The government has decided to finally increase lending levels amid the threat of an additional tax of 15 per cent looming over banks due to low private lending. Banks were able to sidestep these additional taxes last year by negotiating with the government; however, Islamabad refused to budge this year.
This led to banks taking the matter up with Islamabad High Court (IHC), which granted them a temporary moratorium on the additional tax payments. The reason why banks are facing an ‘additional’ tax being levied on their earnings is due to their low Advance-to-Deposit Ratio (ADR) figures.
For reference, ADR refers to the percentage of a bank’s deposits that are being lent out to satisfy non-government sector needs – such as those of businesses, individuals, and other private entities.
Since the ruling of the IHC in their favour, banks have increased their ADR to avoid any further run-ins with the law. However, they have still not surpassed the legal threshold level of 50 per cent, shying away from the legal ratio by six per cent. The economy is likely to see increased lending to non-government sectors now, as banks will have to face the additional tax if the ADR requirement is not met by the end of 2024.
At first glance, this spells great news for businesses as they will now be able to expand the scope of their operations using loans from banks. However, this might not end up being the case as Pakistani banks have traditionally favoured risk-free investments in government securities.
If banks continue to exhibit this behaviour of lending to businesses that are considered safer investments, credit might get extended to companies that work with the government. As such, the aforementioned benefits to businesses could be reaped by those linked to the government via contracts.
Since working with the government might signal to banks that businesses possess a safe stream of income, banks may feel more comfortable lending to them. As such, these businesses will be able to grow operations and secure more government contracts.

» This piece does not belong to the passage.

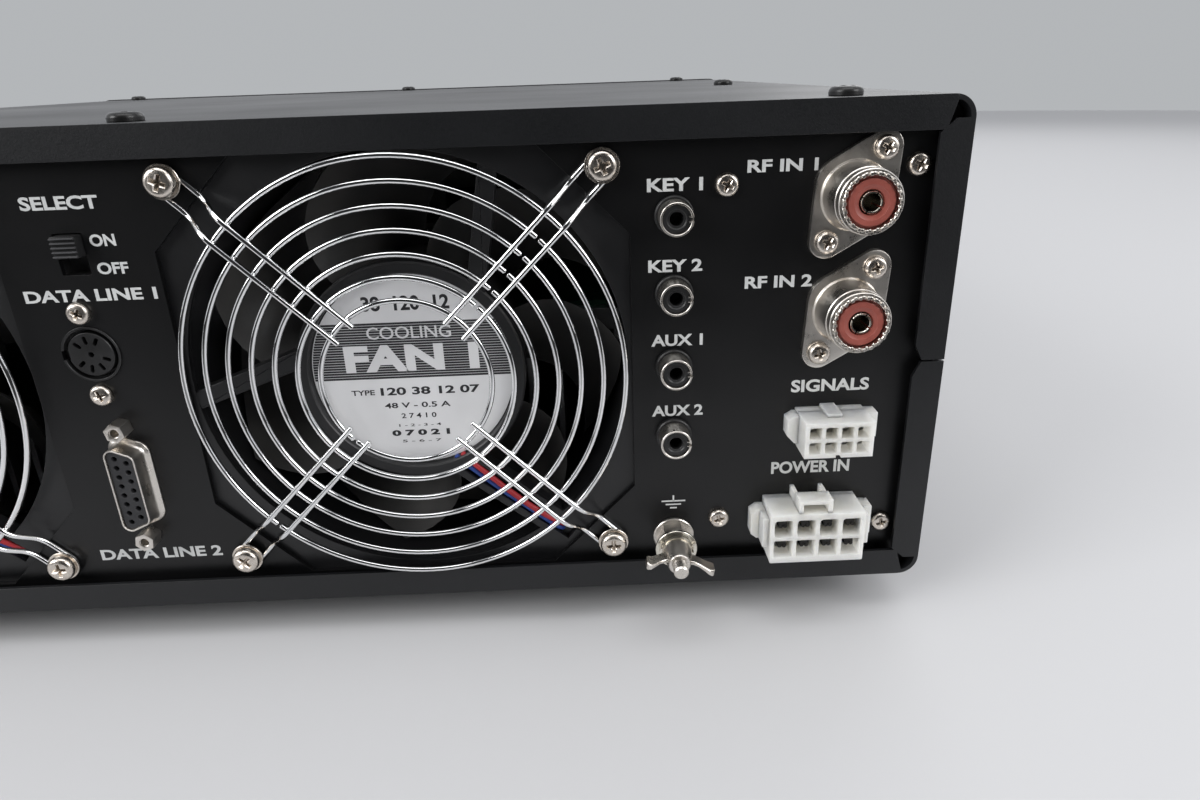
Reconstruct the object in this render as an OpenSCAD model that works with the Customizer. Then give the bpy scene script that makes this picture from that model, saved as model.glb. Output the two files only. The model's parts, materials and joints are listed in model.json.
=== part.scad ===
// HF linear amplifier in a low sheet-metal case, with two guarded fans and its sockets on the back.
// Width runs along X, depth along Y with the back at +Y, and height along Z from the feet up.
// Places on the back are given as seen from behind, from the first fan's centre: right and up.

/* [Case] */
// Width of the right-hand band of sockets, from the case's side to the first fan
socket_band = 81; // [79:0.5:86]
// Width of the band of data sockets between the fans
data_band = 37.3; // [36:0.1:40]
// Width of the band of antenna sockets, from the second fan to the case's side
antenna_band = 47.7; // [44:0.1:52]
// Room over and under the fans
fan_room = 6; // [5:0.5:9]
// Length of the covers, from the front panel to the rear lips
cover_l = 378; // [360:1:420]
// Sheet thickness of the covers
cover_t = 1.2; // [0.8:0.1:1.6]
// Outer bend radius along the covers' long edges
bend_r = 5.5; // [4.5:0.1:7]
// Width of the lips folded in round the back
lip_w = 8; // [6:0.5:9]
// Gap between the upper and lower covers at half height
seam_gap = 0.5; // [0.2:0.1:1]
// Play between the covers and the chassis inside them
cover_gap = 0.2; // [0.1:0.05:0.3]
// Depth of the rear panel behind the lips
panel_recess = 4; // [2.5:0.5:6]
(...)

The companies most frequently contracted by the government are primarily construction companies. As such, banks could see a disproportionate flow of credit towards construction companies. However, even though loans might be preferential, it does not mean that growth may not be seen.
This is because if the construction sector witnesses growth, it will also propel more than 42 other ancillary sectors, such as steel, cables and cement, to name a few.
It will be interesting to note how the lending patterns of banks have changed with the legal system breathing down their necks. Will satisfying ADR requirements boost business growth? Only time will tell.